My forty minute drive home was a battle. I was so tired! I almost fell asleep on the road at 9 o'clock in the morning! It was because if all the stuff Zoey and I did, plus I wasn't sleeping much because while Zoey slept I did my homework, and when I was sleeping I didn't sleep well.

Anyway, I was really glad that Zoey could come hang out. I know it was a good getaway for her, from school, sports, friends, Max, Riley, Eli.... ;-) We love um, but everyone needs a break. I lover her tons and was glad that we could strengthen our sisterly bond!

I have eight days of classes left! Insanity! Then a couple reading days and then its finals time. I have tons to do before I can get home, but I think I'll manage. I am excited because a couple days after returning home Kara and I have a roadtrip planned to Portland, Eugene, and the beach, before we have to waste our summer away at the ParticleBoard Plant.... Sheesh.

Tuesday, April 1, 2008

Free Bird

Have you ever heard that Lynard Skynard song, "Free Bird?" It's a classic, you should listen to it, and it is my anthem for the week.
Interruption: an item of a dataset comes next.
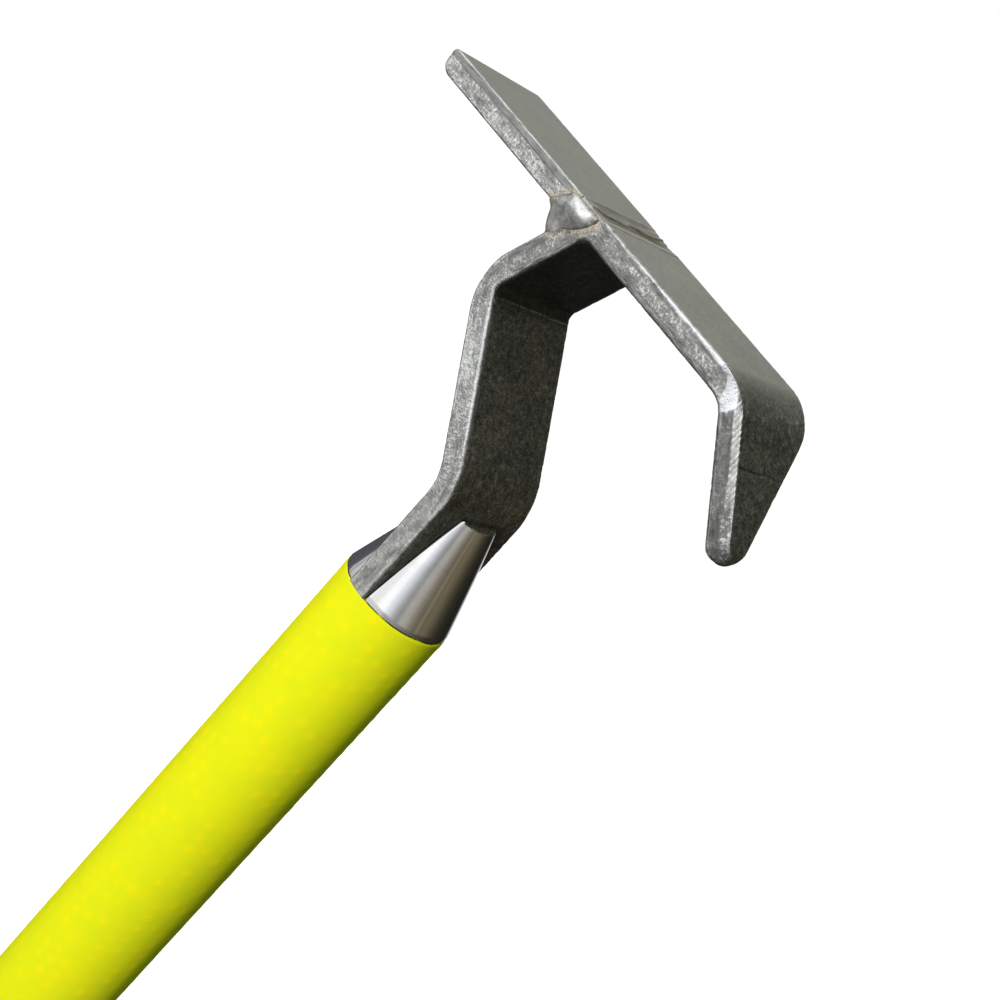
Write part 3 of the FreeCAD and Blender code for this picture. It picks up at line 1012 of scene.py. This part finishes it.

I just took Zoey to the airport this morning after a five day visit. I am exhausted, because after days of fun and activity, I spent the time she was sleeping trying to stay afloat with midterms and homework. In fact I just turned in my second to last huge assignment in my Political Inquiry class, and have a New Testament midterm I have to take today, plus a meeting for a group presentation I have to do sometime sooner than I want. I am excited that it is April, but I am not excited for all that it means I have to gear up and do. I am going to take a nap because I can barely keep my eyes open. So I will post more details on her visit later.

But, I did cut my hair. I love it. It is edgy, funky, and great. The picture doesn't do it justice. It makes me look older, and they cut off all my old highlighted parts which makes my natural color appear so much lighter. Anyway, peace out, listen to that song, and say a little prayer for me and my sanity.